# start of Data lines

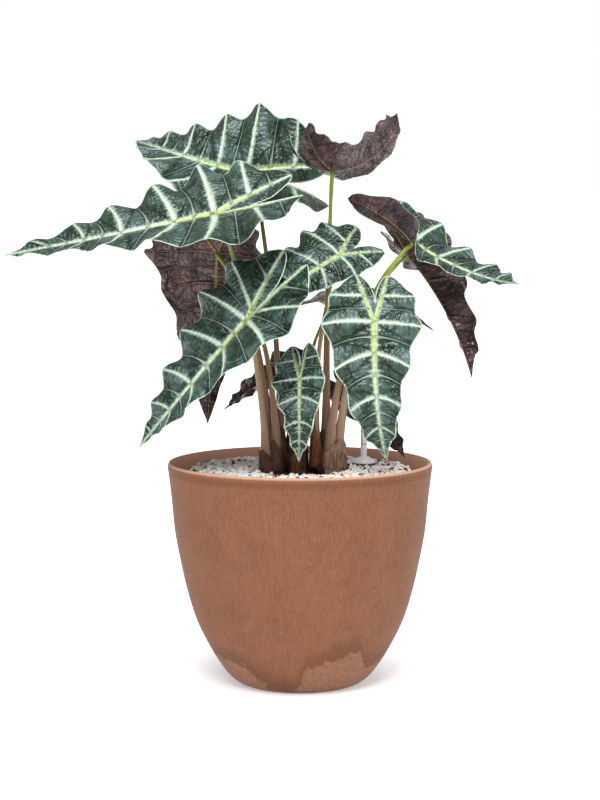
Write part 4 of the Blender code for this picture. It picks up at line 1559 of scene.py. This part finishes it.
# ---- planter and filling ---------------------------------------------------------------------------
@dataclass
class Planter:
    """The pot: a thin-walled bowl with a rounded rim."""

    wall: float = 0.006
    floor: float = 0.012
    sides: int = 192
    # The six points from 0.0397 to 0.2310 high were read off by a program; the other six were given.
    side: tuple = ((0.1650, 0.2775), (0.1655, 0.2735), (0.1638, 0.2600), (0.1605, 0.2310), (0.1568, 0.1930),
                   (0.1498, 0.1550), (0.1411, 0.1165), (0.1288, 0.0782), (0.1090, 0.0397), (0.0925, 0.0155),
                   (0.0800, 0.0045), (0.0700, 0.0))

    def outer(self) -> np.ndarray:
        """The outer side as a smooth line from the rim to the foot."""
        return smooth_curve(self.side, np.linspace(0, len(self.side) - 1, 8 * (len(self.side) - 1) + 1))

    def inner_radius(self, height: float) -> float:
        """Inner radius at a height."""
        line = self.outer()[::-1]
        return float(np.interp(height, line[:, 1], line[:, 0])) - self.wall

    def build(self) -> bpy.types.Object:
        """The pot, standing for its CAD node.

        Returns:
            The pot.
        """
        outer = [(float(r), float(max(z, 0.0))) for r, z in self.outer()]
        inner = [(self.inner_radius(z), float(z)) for z in np.linspace(0.018, 0.274, 40)]
        rim = [(0.1602, 0.2773), (0.1606, 0.2788), (0.1614, 0.2797), (0.1625, 0.2800), (0.1636, 0.2797),
               (0.1645, 0.2789)]
        profile = outer + [(0.0, 0.0), (0.0, self.floor), (0.076, self.floor)] + inner + rim
        points, faces = turned_mesh(profile, self.sides)
        item = mesh_object("planter", points, faces, [PotSkin().build("pot_skin")])
        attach(item, ROOT)
        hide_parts("pot")
        return item


@dataclass
class Filling:
    """Soil, mineral granules and crumbs."""

    planter: Planter
    inner: float = 0.060
    outer: float = 0.141
    top: float = 0.268
    spacing: float = 0.0056
    row_share: float = 0.866
    jitter: float = 0.0011
    gap: float = 0.0006
    mound: float = 0.0565
    mound_top: float = 0.2658
    bed_top: float = 0.2606
    base: float = 0.0123

    def build(self, nodes: dict) -> None:
        """Build the soil surface and scatter granules and crumbs.

        Args:
            nodes: the CAD nodes by name.
        """
        earth = Earth().build("earth")
        # the layer under the granules, coloured dark as painted shade in the gaps between them
        bed_with_painted_shade = Earth((0.030, 0.020, 0.018), (0.150, 0.105, 0.085)).build("granule_bed")
        dress(nodes["mineral_layer"], bed_with_painted_shade)
        self.soil(earth)
        self.granules()
        self.crumbs(earth)

    def soil(self, earth: bpy.types.Material) -> None:
        """The soil body with a lumpy surface.

        Args:
            earth: the soil's material.
        """
        rng = np.random.default_rng(SEED)
        wall = self.planter.inner_radius(0.260) - self.gap
        radii = np.concatenate([np.linspace(0.0, 0.056, 20), np.linspace(0.0585, wall, 40)])
        tops = np.where(radii <= self.mound, self.mound_top, self.bed_top)
        side = [(self.planter.inner_radius(z) - self.gap, z)
                for z in [z for _, z in self.planter.side[3:9]] + [0.018]]
        profile = [(float(r), float(z)) for r, z in zip(radii, tops)] + side
        profile += [(0.0745, self.base), (0.0, self.base)]
        points, faces = turned_mesh(profile, 160)
        points = np.array(points)
        surface = points[:, 2] > 0.255
        bumps = wavy(points[:, 0], points[:, 1], rng, 14, 0.030)
        inside = np.hypot(points[:, 0], points[:, 1]) < wall - 0.0005
        points[:, 2] += np.where(surface & inside, bumps * 0.0011, 0.0)
        item = mesh_object("soil_body", points, faces, [earth])
        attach(item, ROOT)
        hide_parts("soil")

    def lump(self, rng: np.random.Generator, centre: tuple, size: float, stone: tuple) -> np.ndarray:
        """One irregular stone's points.

        Args:
            rng: where the random draws come from.
            centre: where the stone lies.
            size: its rough radius.
            stone: points and faces of a round stone.

        Returns:
            The points.
        """
        sphere = stone[0] * rng.uniform(0.84, 1.16, (len(stone[0]), 1))
        stretch = rng.uniform(0.75, 1.2, 3)
        sphere = sphere * stretch
        axis = rng.normal(size=3)
        axis /= np.linalg.norm(axis)
        angle = rng.uniform(0, 2 * math.pi)
        c, s = math.cos(angle), math.sin(angle)
        turned = sphere * c + np.cross(axis, sphere) * s + np.outer(sphere @ axis, axis) * (1 - c)
        return turned * size + np.array(centre)

    @staticmethod
    def stone() -> tuple:
        """Points and faces of a round stone of radius one.

        Returns:
            The points and the faces.
        """
        t = (1 + math.sqrt(5)) / 2
        raw = [(-1, t, 0), (1, t, 0), (-1, -t, 0), (1, -t, 0), (0, -1, t), (0, 1, t), (0, -1, -t), (0, 1, -t),
               (t, 0, -1), (t, 0, 1), (-t, 0, -1), (-t, 0, 1)]
        points = [Vector(p).normalized() for p in raw]
        near = [(a, b, c) for a in range(12) for b in range(a + 1, 12) for c in range(b + 1, 12)
                if max((points[a] - points[b]).length, (points[b] - points[c]).length,
                       (points[a] - points[c]).length) < 1.1]
        middles, faces = {}, []

        def middle(a: int, b: int) -> int:
            """The point half way along an edge, added when it is new.

            Args:
                a: one end.
                b: the other end.

            Returns:
                Its number.
            """
            key = (min(a, b), max(a, b))
            if key not in middles:
                middles[key] = len(points)
                points.append((points[a] + points[b]).normalized())
            return middles[key]

        for a, b, c in near:
            if (points[b] - points[a]).cross(points[c] - points[a]).dot(points[a]) < 0:
                b, c = c, b
            ab, bc, ca = middle(a, b), middle(b, c), middle(c, a)
            faces += [(a, ab, ca), (ab, b, bc), (ca, bc, c), (ab, bc, ca)]
        return np.array([tuple(p) for p in points]), np.array(faces)

    def scatter(self, name: str, spots: list, material: bpy.types.Material, seed: int) -> None:
        """One object of many lumps.

        Args:
            name: the object's name.
            spots: (x, y, z, size) of each lump.
            material: their material.
            seed: seed of the random draws.
        """
        rng = np.random.default_rng(seed)
        stone = self.stone()
        points, faces, kinds = [], [], []
        for k, (x, y, z, size) in enumerate(spots):
            points.append(self.lump(rng, (x, y, z), size, stone))
            faces.append(stone[1] + k * len(stone[0]))
            kinds.append(np.full(len(stone[0]), rng.uniform(0, 1)))
        item = mesh_object(name, np.vstack(points), np.vstack(faces), [material], smooth=False)
        add_values(item, "kind", np.concatenate(kinds))
        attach(item, ROOT)

    def granules(self) -> None:
        """Granules packed over the mineral layer, in three pieces, plus strays round it."""
        rng = np.random.default_rng(SEED + 1)
        grains = Grains().build("grains")
        spots = []
        rows = int(2 * self.outer / (self.spacing * self.row_share)) + 2
        for j in range(rows):
            for i in range(rows):
                x = -self.outer + (i + 0.5 * (j % 2)) * self.spacing + rng.uniform(-1, 1) * self.jitter
                y = -self.outer + j * self.spacing * self.row_share + rng.uniform(-1, 1) * self.jitter
                size = rng.uniform(0.0020, 0.0035)
                r = math.hypot(x, y) + rng.uniform(-0.002, 0.002)
                gauge = math.hypot(x - Gauge.x, y - Gauge.y)
                if self.inner - 0.001 < r < self.outer and gauge > Gauge.collar + 0.0015:
                    drop = 0.004 * float(ease(r, self.outer - 0.006, self.outer))
                    spots.append((x, y, self.top - drop + rng.uniform(-0.0004, 0.0009), size))
        for _ in range(330):
            turn, r = rng.uniform(0, 2 * math.pi), math.sqrt(rng.uniform(0.062 ** 2, 0.136 ** 2))
            x, y = r * math.cos(turn), r * math.sin(turn)
            if math.hypot(x - Gauge.x, y - Gauge.y) > Gauge.collar + 0.004:
                spots.append((x, y, self.top + 0.0030, rng.uniform(0.0019, 0.0029)))
        for _ in range(46):
            turn, r = rng.uniform(0, 2 * math.pi), rng.uniform(0.053, 0.061)
            spots.append((r * math.cos(turn), r * math.sin(turn), 0.2675, rng.uniform(0.0014, 0.0022)))
        for _ in range(70):
            turn, r = rng.uniform(0, 2 * math.pi), rng.uniform(0.140, 0.150)
            spots.append((r * math.cos(turn), r * math.sin(turn), 0.2625, rng.uniform(0.0013, 0.0022)))
        third = len(spots) // 3 + 1
        for k in range(3):
            share = spots[k * third:(k + 1) * third]
            self.scatter(f"granules_{k}", share, grains, SEED + 2 + k)
        LOG.info("scattered %d granules", len(spots))

    def crumbs(self, earth: bpy.types.Material) -> None:
        """Soil crumbs in the ring by the wall and round the stems.

        Args:
            earth: the soil's material.
        """
        rng = np.random.default_rng(SEED + 9)
        spots = []
        for _ in range(330):
            turn, r = rng.uniform(0, 2 * math.pi), rng.uniform(0.141, 0.1545)
            spots.append((r * math.cos(turn), r * math.sin(turn), 0.2612, rng.uniform(0.0008, 0.0019)))
        for _ in range(260):
            turn, r = rng.uniform(0, 2 * math.pi), math.sqrt(rng.uniform(0.0, 0.058 ** 2))
            spots.append((r * math.cos(turn), r * math.sin(turn), 0.2668, rng.uniform(0.0008, 0.0022)))
        self.scatter("crumbs", spots, earth, SEED + 10)


@dataclass
class Gauge:
    """Water gauge: domed collar, clear tube with a red float, and a cap."""

    x: float = 0.081
    y: float = 0.046
    foot: float = 0.2683
    collar: float = 0.0150
    tube_radius: float = 0.0040
    tube_wall: float = 0.0007
    tube_low: float = 0.0923
    tube_top: float = 0.3250
    gap: float = 0.0003

    def part(self, name: str, profile: Sequence, material: bpy.types.Material, node: str) -> None:
        """A finely turned piece that stands for a CAD node.

        Args:
            name: the object's name.
            profile: (radius, height) pairs.
            material: its material.
            node: the CAD node it stands for.
        """
        points, faces = turned_mesh(profile, 48, (self.x, self.y))
        item = mesh_object(name, points, faces, [material])
        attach(item, ROOT)
        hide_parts(node)

    def build(self, nodes: dict) -> None:
        """Build the gauge.

        Args:
            nodes: the CAD nodes by name.
        """
        f, bore = self.foot, self.tube_radius + self.gap
        grey = Plastic((0.90, 0.88, 0.94), 0.25, ring_top=f + 0.0042).build("gauge_grey")
        dome = smooth_curve([(0.0058, f + 0.0120), (0.0066, f + 0.0108), (0.0096, f + 0.0098),
                             (0.0126, f + 0.0082), (0.0145, f + 0.0060), (self.collar, f + 0.0044)],
                            np.linspace(0, 5, 26))
        profile = [(bore, f + 0.0120)] + [tuple(map(float, p)) for p in dome]
        profile += [(self.collar, f + 0.0004), (0.0147, f), (bore, f)]
        self.part("gauge_dome", profile, grey, "gauge_collar")
        low, inside = self.tube_low, self.tube_radius - self.tube_wall
        glass = [(self.tube_radius, self.tube_top), (self.tube_radius, low), (inside, low),
                 (inside, self.tube_top)]
        self.part("gauge_glass", glass, MarkedTube().build("gauge_glass"), "gauge_tube")
        rod = [(0.0, 0.2850), (0.0012, 0.2846), (0.0022, 0.2832), (0.0026, 0.2800), (0.0020, 0.2740),
               (0.0020, 0.1000), (0.0029, 0.0980), (0.0029, low + 0.0006), (0.0, low + 0.0006)]
        self.part("gauge_rod", rod, Plastic((0.62, 0.10, 0.02), 0.35).build("gauge_red"), "gauge_float")
        top = self.tube_top + self.gap
        cap = smooth_curve([(0.0, top + 0.0050), (0.0020, top + 0.0049), (0.0038, top + 0.0043),
                            (0.0047, top + 0.0028), (0.0048, top + 0.0002)], np.linspace(0, 4, 17))
        lid = [tuple(map(float, p)) for p in cap] + [(0.0047, top), (0.0, top)]
        self.part("gauge_lid", lid, grey, "gauge_cap")
        dress(nodes["gauge_sleeve"], Plastic((0.13, 0.11, 0.13), 0.4).build("gauge_dark"))


# ---- studio ----------------------------------------------------------------------------------------
@dataclass(frozen=True)
class Studio:
    """Pale floor, soft light and the camera."""

    distance: float = 3.0
    eye: float = 0.658
    tilt: float = 5.73
    lens: float = 108.6
    sensor: float = 36.0
    ambient: float = 0.44

    def build(self) -> None:
        """Build the floor, the lights and the camera."""
        span = 40.0
        corners = [(-span, -span, 0.0), (span, -span, 0.0), (span, span, 0.0), (-span, span, 0.0)]
        mesh_object("floor", corners, [(0, 1, 2, 3)], [Backdrop().build("floor")])
        self.surroundings()
        self.sun("key", (-0.15, -1.20, 1.20), 1.60, 24.0)
        self.sun("fill", (1.20, -0.9, 0.9), 0.30, 45.0)
        self.sun("top", (0.05, -0.25, 1.0), 2.30, 40.0)
        self.camera()
        bpy.context.scene.view_settings.view_transform = "Standard"

    def surroundings(self) -> None:
        """Even studio light that looks white behind the plant."""
        world = bpy.data.worlds.new("studio")
        world.use_nodes = True
        tree = world.node_tree
        background = tree.nodes["Background"]
        background.inputs[0].default_value = (1.0, 1.0, 1.0, 1.0)
        path = tree.nodes.new("ShaderNodeLightPath")
        share = tree.nodes.new("ShaderNodeMix")
        share.inputs[2].default_value = self.ambient
        share.inputs[3].default_value = 1.0
        tree.links.new(path.outputs["Is Camera Ray"], share.inputs[0])
        tree.links.new(share.outputs[0], background.inputs[1])
        bpy.context.scene.world = world

    def sun(self, name: str, place: tuple, power: float, spread: float) -> None:
        """A soft distant light shining from a direction.

        Args:
            name: the light's name.
            place: the direction it shines from.
            power: its strength.
            spread: how wide it is, in degrees.
        """
        light = bpy.data.lights.new(name, "SUN")
        light.energy = power
        light.angle = math.radians(spread)
        item = bpy.data.objects.new(name, light)
        item.location = place
        item.rotation_euler = Vector(place).to_track_quat("Z", "Y").to_euler()
        bpy.context.scene.collection.objects.link(item)

    def camera(self) -> None:
        """The camera, level with the leaves and looking slightly down."""
        lens = bpy.data.cameras.new("camera")
        lens.lens = self.lens
        lens.sensor_width = self.sensor
        item = bpy.data.objects.new("camera", lens)
        item.location = (0.0, -self.distance, self.eye)
        item.rotation_euler = (math.radians(90.0 - self.tilt), 0.0, 0.0)
        bpy.context.scene.collection.objects.link(item)
        bpy.context.scene.camera = item


def main() -> None:
    """Build every part in order."""
    logging.basicConfig(level=logging.INFO, format="%(message)s")
    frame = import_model()
    nodes = frame["nodes"]
    planter = Planter()
    planter.build()
    Filling(planter).build(nodes)
    Gauge().build(nodes)
    plant = Plant()
    plant.build()
    plant.build_bases(nodes)
    Studio().build()
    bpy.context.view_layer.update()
    LOG.info("finished")


if __name__ == "__main__":
    main()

# end of Data lines

» To do
Write out exactly the lines from the start of the material through the line with "its CAD node.". No other output is expected.

» Written response
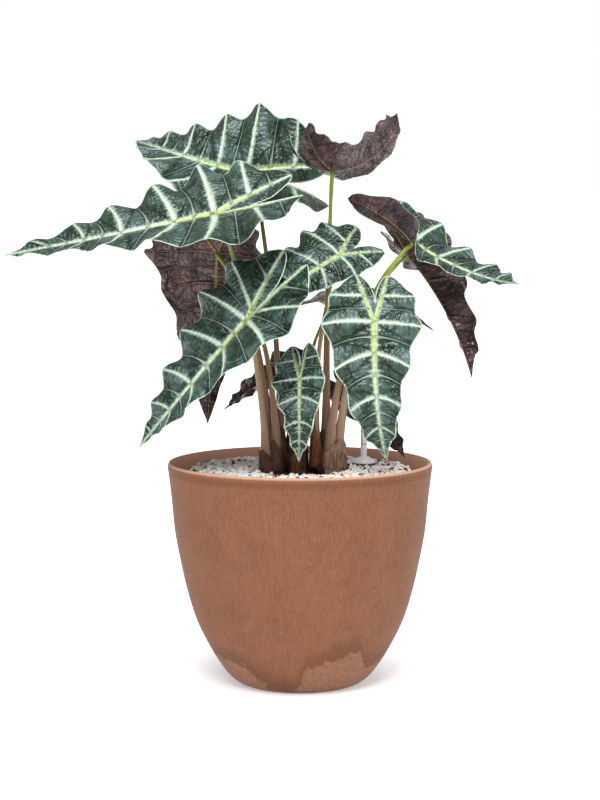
Write part 4 of the Blender code for this picture. It picks up at line 1559 of scene.py. This part finishes it.
# ---- planter and filling ---------------------------------------------------------------------------
@dataclass
class Planter:
    """The pot: a thin-walled bowl with a rounded rim."""

    wall: float = 0.006
    floor: float = 0.012
    sides: int = 192
    # The six points from 0.0397 to 0.2310 high were read off by a program; the other six were given.
    side: tuple = ((0.1650, 0.2775), (0.1655, 0.2735), (0.1638, 0.2600), (0.1605, 0.2310), (0.1568, 0.1930),
                   (0.1498, 0.1550), (0.1411, 0.1165), (0.1288, 0.0782), (0.1090, 0.0397), (0.0925, 0.0155),
                   (0.0800, 0.0045), (0.0700, 0.0))

    def outer(self) -> np.ndarray:
        """The outer side as a smooth line from the rim to the foot."""
        return smooth_curve(self.side, np.linspace(0, len(self.side) - 1, 8 * (len(self.side) - 1) + 1))

    def inner_radius(self, height: float) -> float:
        """Inner radius at a height."""
        line = self.outer()[::-1]
        return float(np.interp(height, line[:, 1], line[:, 0])) - self.wall

    def build(self) -> bpy.types.Object:
        """The pot, standing for its CAD node.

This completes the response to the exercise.